§ What you have to do:
Review the material and extract every line in which the word "materials" occurs.

§ Information shown:

______

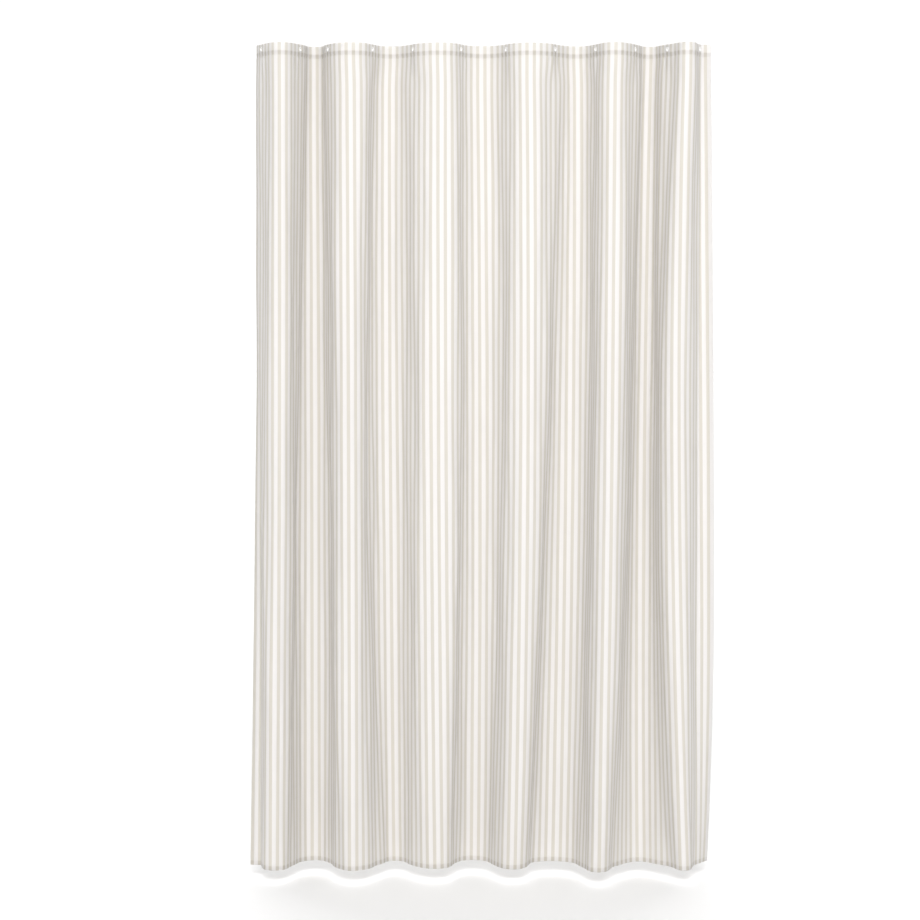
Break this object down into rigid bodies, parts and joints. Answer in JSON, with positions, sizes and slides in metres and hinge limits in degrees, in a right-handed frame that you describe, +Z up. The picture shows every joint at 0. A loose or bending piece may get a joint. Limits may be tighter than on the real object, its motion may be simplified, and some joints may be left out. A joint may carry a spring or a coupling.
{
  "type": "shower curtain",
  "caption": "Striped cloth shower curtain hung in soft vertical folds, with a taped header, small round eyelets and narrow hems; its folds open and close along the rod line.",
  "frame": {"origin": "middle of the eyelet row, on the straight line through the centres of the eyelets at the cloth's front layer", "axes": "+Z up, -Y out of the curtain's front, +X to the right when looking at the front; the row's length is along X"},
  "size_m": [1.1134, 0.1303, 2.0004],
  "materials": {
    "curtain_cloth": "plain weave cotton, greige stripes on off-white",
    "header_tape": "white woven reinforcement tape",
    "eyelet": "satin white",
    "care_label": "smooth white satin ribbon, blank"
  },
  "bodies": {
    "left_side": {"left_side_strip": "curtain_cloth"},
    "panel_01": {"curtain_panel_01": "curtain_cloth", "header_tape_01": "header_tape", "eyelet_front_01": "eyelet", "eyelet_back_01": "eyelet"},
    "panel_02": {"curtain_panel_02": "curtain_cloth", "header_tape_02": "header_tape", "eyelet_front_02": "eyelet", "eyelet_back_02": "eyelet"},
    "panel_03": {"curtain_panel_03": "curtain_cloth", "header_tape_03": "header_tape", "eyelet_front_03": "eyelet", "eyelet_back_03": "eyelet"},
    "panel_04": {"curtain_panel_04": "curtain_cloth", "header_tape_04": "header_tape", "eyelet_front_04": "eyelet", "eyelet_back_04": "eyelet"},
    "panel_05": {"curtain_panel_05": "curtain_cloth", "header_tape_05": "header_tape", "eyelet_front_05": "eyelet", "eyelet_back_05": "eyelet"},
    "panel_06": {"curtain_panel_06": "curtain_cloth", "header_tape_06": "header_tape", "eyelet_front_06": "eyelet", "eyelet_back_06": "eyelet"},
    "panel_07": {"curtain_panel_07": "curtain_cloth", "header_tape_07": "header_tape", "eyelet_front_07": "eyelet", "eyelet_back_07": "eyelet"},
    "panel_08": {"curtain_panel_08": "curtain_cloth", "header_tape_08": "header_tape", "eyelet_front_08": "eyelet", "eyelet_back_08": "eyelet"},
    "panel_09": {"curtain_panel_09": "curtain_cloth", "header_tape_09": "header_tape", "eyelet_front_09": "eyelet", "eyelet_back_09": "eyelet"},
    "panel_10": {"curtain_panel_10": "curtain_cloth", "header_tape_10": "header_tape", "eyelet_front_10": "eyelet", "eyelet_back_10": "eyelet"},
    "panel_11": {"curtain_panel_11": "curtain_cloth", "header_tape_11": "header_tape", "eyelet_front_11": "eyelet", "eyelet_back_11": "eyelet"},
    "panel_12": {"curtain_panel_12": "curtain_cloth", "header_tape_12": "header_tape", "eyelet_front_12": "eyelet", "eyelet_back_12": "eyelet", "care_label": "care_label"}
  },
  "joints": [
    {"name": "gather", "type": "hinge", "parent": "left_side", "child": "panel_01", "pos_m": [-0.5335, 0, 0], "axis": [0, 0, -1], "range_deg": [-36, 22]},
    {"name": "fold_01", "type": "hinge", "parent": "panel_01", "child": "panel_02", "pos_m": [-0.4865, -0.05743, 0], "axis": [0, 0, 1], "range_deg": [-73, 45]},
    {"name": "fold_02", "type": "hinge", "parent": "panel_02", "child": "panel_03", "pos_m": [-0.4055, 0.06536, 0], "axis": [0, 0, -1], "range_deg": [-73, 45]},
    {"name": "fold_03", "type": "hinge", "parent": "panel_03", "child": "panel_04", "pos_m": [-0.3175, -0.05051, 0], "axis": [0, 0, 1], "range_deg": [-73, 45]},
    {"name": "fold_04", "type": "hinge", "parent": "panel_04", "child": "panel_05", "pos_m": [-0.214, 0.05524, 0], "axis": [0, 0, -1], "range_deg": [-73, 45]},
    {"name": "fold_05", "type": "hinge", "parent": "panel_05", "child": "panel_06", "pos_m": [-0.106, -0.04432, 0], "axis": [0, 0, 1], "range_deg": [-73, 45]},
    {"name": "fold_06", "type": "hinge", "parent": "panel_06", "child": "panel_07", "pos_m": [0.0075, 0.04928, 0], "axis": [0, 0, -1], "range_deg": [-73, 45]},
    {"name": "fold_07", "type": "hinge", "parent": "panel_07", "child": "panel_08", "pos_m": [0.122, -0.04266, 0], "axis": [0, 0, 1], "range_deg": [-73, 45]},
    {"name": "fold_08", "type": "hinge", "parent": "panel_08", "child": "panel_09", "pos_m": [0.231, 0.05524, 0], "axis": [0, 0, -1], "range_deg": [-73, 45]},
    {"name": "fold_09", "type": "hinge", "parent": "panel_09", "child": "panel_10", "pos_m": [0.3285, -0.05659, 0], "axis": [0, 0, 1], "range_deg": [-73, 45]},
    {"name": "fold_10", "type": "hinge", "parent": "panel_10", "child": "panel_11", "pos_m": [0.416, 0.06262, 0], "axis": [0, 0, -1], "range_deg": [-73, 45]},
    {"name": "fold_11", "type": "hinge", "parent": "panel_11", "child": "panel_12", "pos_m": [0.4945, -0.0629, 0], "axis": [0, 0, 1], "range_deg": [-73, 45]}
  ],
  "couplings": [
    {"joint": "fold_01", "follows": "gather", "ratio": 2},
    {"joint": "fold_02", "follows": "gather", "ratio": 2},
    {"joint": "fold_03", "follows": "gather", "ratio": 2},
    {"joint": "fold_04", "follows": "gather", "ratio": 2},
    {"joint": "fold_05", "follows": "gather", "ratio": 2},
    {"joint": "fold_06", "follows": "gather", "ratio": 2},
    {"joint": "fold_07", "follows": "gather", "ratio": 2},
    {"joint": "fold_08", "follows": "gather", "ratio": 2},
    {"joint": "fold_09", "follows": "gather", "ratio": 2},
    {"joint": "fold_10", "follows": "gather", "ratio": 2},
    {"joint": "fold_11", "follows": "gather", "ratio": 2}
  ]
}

______

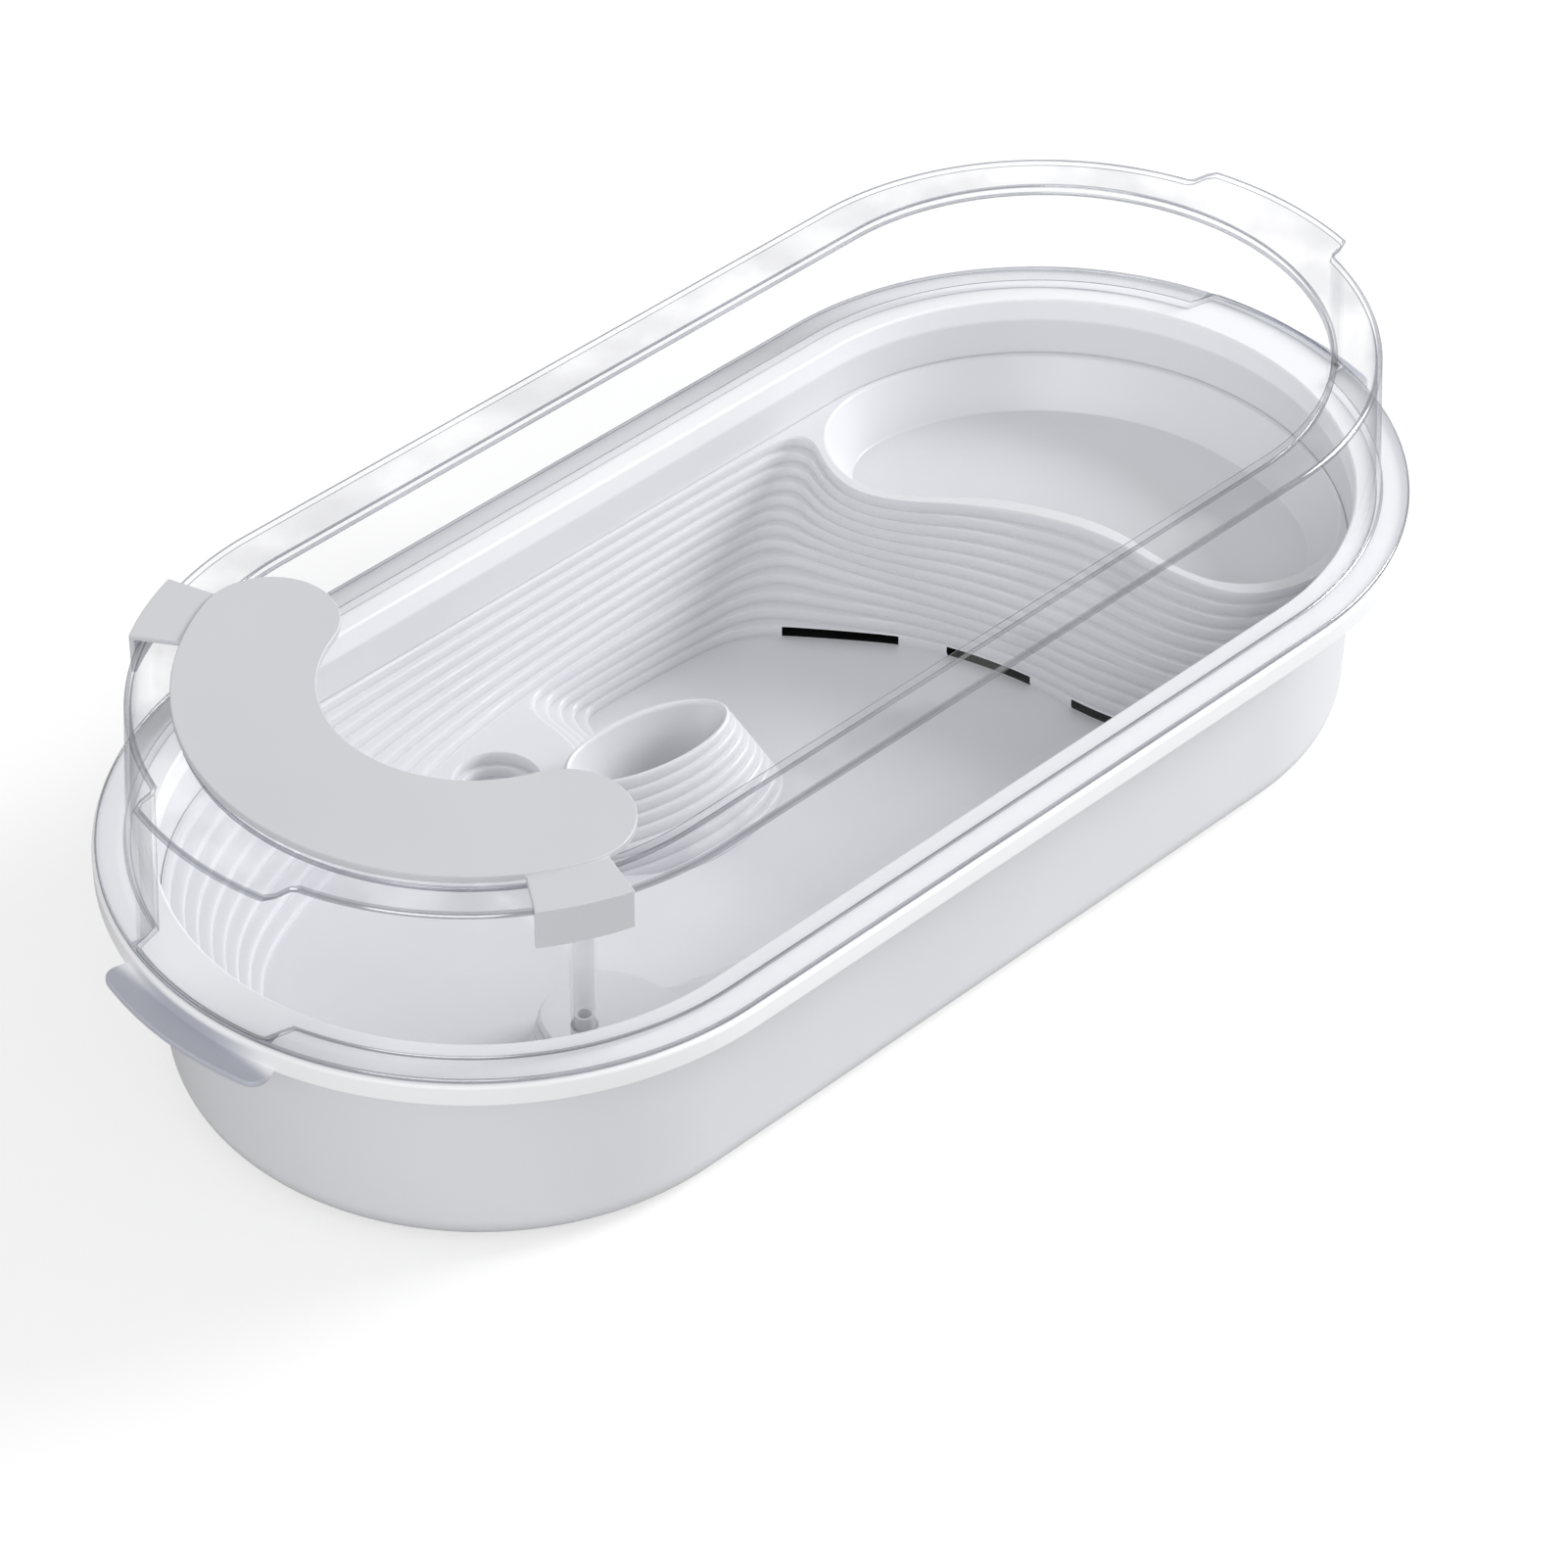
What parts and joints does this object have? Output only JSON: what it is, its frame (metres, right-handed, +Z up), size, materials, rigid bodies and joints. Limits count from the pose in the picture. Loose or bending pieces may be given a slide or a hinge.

______

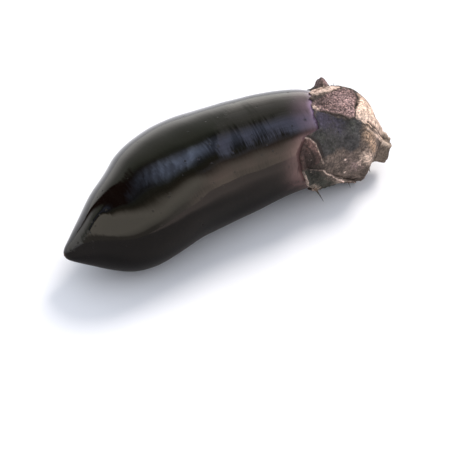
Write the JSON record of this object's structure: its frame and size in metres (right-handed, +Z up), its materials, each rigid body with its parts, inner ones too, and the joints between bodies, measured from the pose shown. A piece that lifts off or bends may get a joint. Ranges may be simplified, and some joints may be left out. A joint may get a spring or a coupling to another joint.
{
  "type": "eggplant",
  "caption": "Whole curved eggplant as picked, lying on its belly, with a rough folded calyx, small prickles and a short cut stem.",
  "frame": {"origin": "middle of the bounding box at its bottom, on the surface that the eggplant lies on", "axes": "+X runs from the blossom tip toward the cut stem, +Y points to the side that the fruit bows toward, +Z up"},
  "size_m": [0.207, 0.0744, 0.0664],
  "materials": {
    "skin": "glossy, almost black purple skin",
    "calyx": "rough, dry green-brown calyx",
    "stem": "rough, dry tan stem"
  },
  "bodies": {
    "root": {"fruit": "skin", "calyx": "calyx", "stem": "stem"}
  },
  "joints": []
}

______

§ Final answer:
  "materials": {
What parts and joints does this object have? Output only JSON: what it is, its frame (metres, right-handed, +Z up), size, materials, rigid bodies and joints. Limits count from the pose in the picture. Loose or bending pieces may be given a slide or a hinge.
Write the JSON record of this object's structure: its frame and size in metres (right-handed, +Z up), its materials, each rigid body with its parts, inner ones too, and the joints between bodies, measured from the pose shown. A piece that lifts off or bends may get a joint. Ranges may be simplified, and some joints may be left out. A joint may get a spring or a coupling to another joint.
  "materials": {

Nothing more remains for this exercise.